Please output exactly the lines of the material from the first through the line containing "pressed right down.", and nothing more.

>>>

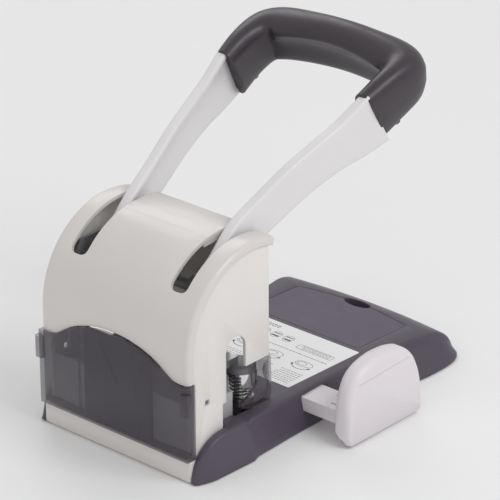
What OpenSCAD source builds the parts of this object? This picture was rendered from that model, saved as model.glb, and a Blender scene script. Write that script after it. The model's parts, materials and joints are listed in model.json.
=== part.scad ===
// Heavy-duty two-hole desktop paper punch, in millimetres.
// Origin: on the desk, midway between the two punches. +Z up, -Y towards the user, X across.
// "left" is the -X side. Everything is drawn with the handle pressed right down.

/* [Punching] */
// Distance between the two punch axes
hole_spacing = 80; // [80:1:82]
// Radius of a punched hole
hole_r = 3; // [2.5:0.25:3]
// How far the punches rise when the handle is lifted
punch_lift = 20; // [14:1:20]
// Distance from the hole centres to the edge of the paper
paper_margin = 12; // [11:0.5:13]

/* [Head] */
// Width of the head over its cover
head_w = 128; // [126:1:132]
// Outer radius of the arched cover
cover_r = 62; // [61:0.5:63]
// Height of the arch's centre above the desk
arc_z = 83.5; // [83:0.5:85]
// Wall thickness of the moulded covers
wall = 2.5; // [2:0.1:3]

/* [Base] */
// Height of the paper table under the punches
table_z = 25; // [24.5:0.5:25.5]
// Front edge of the base, in front of the punches
base_front = 182; // [181:0.5:183]
// Thickness of the table's top wall
table_wall = 2.6; // [2:0.1:2.8]

/* [Handle] */
// Height of the handle axle
axle_z = 110; // [109:0.5:111]
// Distance of the handle axle behind the punches
axle_y = 29.5; // [29:0.5:30]
// Angle through which the handle lifts
handle_swing = 75; // [60:1:75]
// Thickness of a handle arm
arm_t = 8; // [7:0.5:8]

/* [Paper guide] */
// How far the guide plate's inner face stands from the centre
guide_x = 98; // [96:1:150]

/* [Hidden] */
$fn = 64;
small_fn = 32;
fit = 0.05;                 // radial clearance of a running fit
gap = 0.3;                  // air between neighbouring pieces

left = -1;
right = 1;
punch_x = hole_spacing / 2;

// Head outline: an arch over the axle, seen from the side
arc_y = 12;
cover_in_r = cover_r - wall;
seam_r = cover_r - 6;                       // where the cover's rim meets the side panel
head_rear = arc_y + cover_r;
head_front = -6.5;
panel_x = head_w / 2 - 1;                   // outer face of a side panel
panel_t = 2.5;
facet_start = 24;                           // the cover's middle runs straight in front of this
slot_in = 36;                               // handle slots in the cover
slot_out = 50;
slot_end_angle = 36.5;
guard_notch_x = 53.9;                      // the fascia is cut away here for the finger guards

// Steel side frames and the base plate
frame_x = 52.5;
frame_t = 2.5;
plate_bottom = 1.5;
plate_top = 5;
leg_front = 42;
leg_rear = 60;

// Table top, seen from the side
slope_rear = 20;
slope_mid = -105;
slope_front = -156;
mid_z = table_z - 2.4;
front_z = table_z - 4.5;
base_bottom = 0.8;
nose_len = base_front + slope_front;       // how far the rounded nose runs in front of the slope
base_rear = 73;

// Storage compartment and its lid
lid_half = 48;
lid_rear = -106;
lid_corner_y = -157.6;      // front corners; the front edge bows forward between them
lid_bow = 6.8;
base_bow = 5;
notch_r = 11;
lid_t = 2.6;
lid_pin_r = 0.8;
lid_axis_y = -108;

// Printed label on the table
label_half = 53.5;
label_rear = -31;
label_len = 71.5;

// Paper guide
bar_y0 = -54.2;
bar_y1 = -32;
bar_z0 = 11.2;
bar_z1 = 21;
bar_inner_end = 20;
guide_t = 12;

// Chip drawer
drawer_bottom = 16.2;
drawer_arch_z = 85;
drawer_arch_r = 76;
drawer_shoulder_z = 68;
drawer_front = 68.3;
drawer_rear = 76.5;
clip_x0 = 60;
clip_x1 = 66.5;
tray_half = 49.5;

// Punch unit, pressed down
cap_r = 10;
cap_z0 = 46;
cap_z1 = 51;
cup_r = 10.8;
cup_z0 = 36.5;
foot_z0 = table_z + 0.2;
foot_z1 = foot_z0 + 1.8;
pin_tip = 20.5;
spring_r = 7;
wire_r = 0.7;
spring_turns = 6;
stem_r = 4;

// Press yoke and its guides
yoke_z0 = 51;
yoke_z1 = 56;
column_x = 16;
column_y = 24;
column_r = 4;
column_top = 88;
bush_r = 6.5;
bridge_z0 = 41;
bridge_z1 = 45;

// Handle cam: its follower's distance falls evenly as the handle lifts
axle_r = 4;
roller_r = 5;
cam_x0 = 29;
cam_x1 = 34;
cam_far = 36;
cam_near = cam_far - punch_lift;
roller_z = axle_z - cam_far;
cam_hub_r = 9;
cam_nose_r = 31.3;

// Handle arms
arm_x = 42.5;
arm_hub_r = 14;
arm_bend_y = 6;
arm_splay = 10.3;
tenon_len = 15;

function deg(rad) = rad * 180 / PI;

// Places a side-view outline (Y, Z) between two X positions
module side_view(x0, x1) {
    translate([x0, 0, 0]) rotate([90, 0, 90]) linear_extrude(x1 - x0) children();
}

// Draws a piece made for the right-hand side on either side
module on_side(s) {
    if (s == left) mirror([1, 0, 0]) children();
    else children();
}

module rod_x(x0, x1, r, y, z, fn = 64) {
    translate([x0, y, z]) rotate([0, 90, 0]) cylinder(h = x1 - x0, r = r, $fn = fn);
}

module block(x0, x1, y0, y1, z0, z1) {
    translate([x0, y0, z0]) cube([x1 - x0, y1 - y0, z1 - z0]);
}

// ---------- Base ----------

// Height of the base's upper surface at y
function ramp(y, y0, z0, y1, z1) = z0 + (z1 - z0) * (y - y0) / (y1 - y0);
function top_z(y) =
    y > 44 ? 28 - 27 * (1 - sqrt(max(0, 1 - pow((y - 44) / (base_rear - 43.8), 2)))) :
    y > 25 ? ramp(y, 44, 28, 25, 27.2) :
    y > slope_mid ? ramp(y, slope_rear, table_z + 0.4, slope_mid, mid_z) :
    y > slope_front ? ramp(y, slope_mid, mid_z, slope_front, front_z) :
    base_bottom + (front_z - base_bottom) * sqrt(max(0, 1 - pow((slope_front - y) / nose_len, 2)));

// Half-width of the base where it meets the desk, and along its upper edge
function waist(y) = pow(cos(min(90, abs(y + 50) * 0.9)), 2);
function corner(y) = pow(max(0, 1 - pow(max(0, -y - 152) / (base_front - 151.5), 3)), 1 / 3);
function foot_half(y) =
    y > 24 ? 74 - 1.5 * (y - 24) / 49 :
    y > -50 ? 69.5 + 3 * (1 - waist(y)) :
    62 + 21 * corner(y) - 13.5 * corner(y) * waist(y);
function edge_half(y) =
    y > 24 ? 69.5 :
    y > -110 ? 63 + 4 * max(0, (y + 50) / 74) :
    y > slope_front ? 63 + 5 * pow((-y - 110) / (-slope_front - 110), 2) :
    foot_half(y) - 15 * (top_z(y) - base_bottom) / (front_z - base_bottom);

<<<

_Exercise answer_:
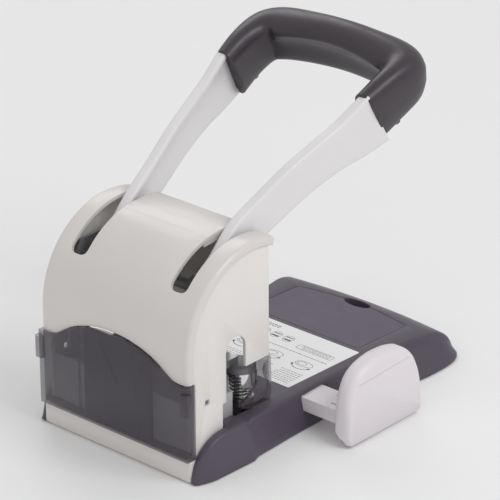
What OpenSCAD source builds the parts of this object? This picture was rendered from that model, saved as model.glb, and a Blender scene script. Write that script after it. The model's parts, materials and joints are listed in model.json.
=== part.scad ===
// Heavy-duty two-hole desktop paper punch, in millimetres.
// Origin: on the desk, midway between the two punches. +Z up, -Y towards the user, X across.
// "left" is the -X side. Everything is drawn with the handle pressed right down.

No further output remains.